The Mississippi River has undergone extensive river engineering for flood control, with its 3500-mile Mississippi River and Tributaries levee (artificial-embankment) system. However, researchers reported in Nature (April 2018) that disconnecting the lower Mississippi from its floodplain has increased the flood hazard. The researchers determined this, in part, by analyzing floodplain sediments deposited for the past 500 years. They discovered that both the frequency and extent of flooding have increased in the past 150 years. During this period, land-use development in the floodplain and levee building also increased. The researchers concluded that while some flooding could be attributed to an increase in extreme weather events as well as to climate cycles, such as those of the El Niño–Southern Oscillation (ENSO) and the Atlantic Multidecadal Oscillation (AMO), most of the increase in flooding has been caused by river engineering. See also: River; River engineering
All rivers flood and periodically spill onto their floodplains, which tend to be broad and flat valleys covered by vegetation.

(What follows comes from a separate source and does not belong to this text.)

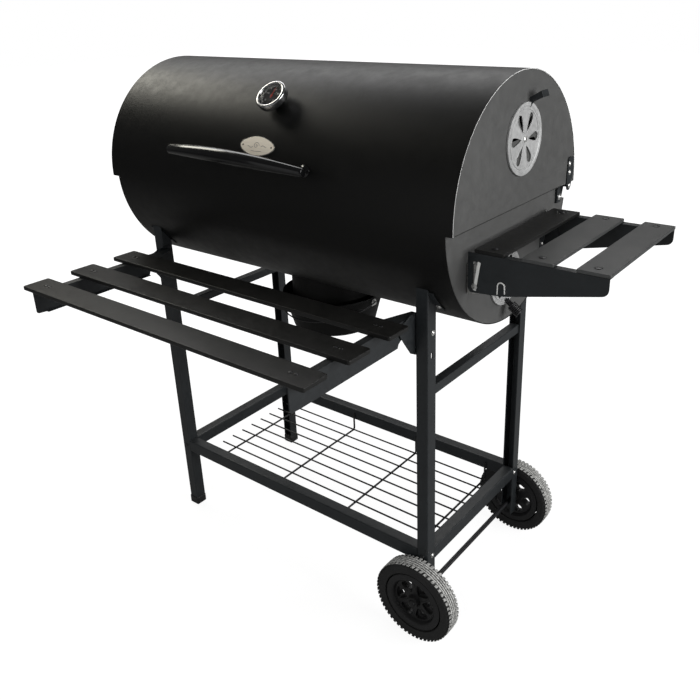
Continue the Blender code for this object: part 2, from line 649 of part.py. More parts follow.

During a flood, the additional water has to go somewhere; floodplains function as temporary reservoirs, storing excess water and slowly releasing it back to the river. In addition, the shallow depth of, and vegetation on, floodplains tends to slow floodwater flow. As a result, floodplains reduce the severity of flooding and erosion downstream and beyond the floodplain. See also: Erosion; Floodplain; Geomorphology; Hydrology; Plains
Over time, floodplains along the Mississippi River have been built on or converted to farmland. These developments, in turn, have been protected by constructing levees. However, confining floodwater only increases the flood magnitude in a downstream direction or if floodwaters overtop levees. And building higher levees only raises the potential for more extreme flooding.
So, what to do? First, do not develop floodplains or build higher levees. And to improve on the flood hazard in the long term, the researchers recommend that strategies be developed that reconnect the Mississippi River with its floodplain.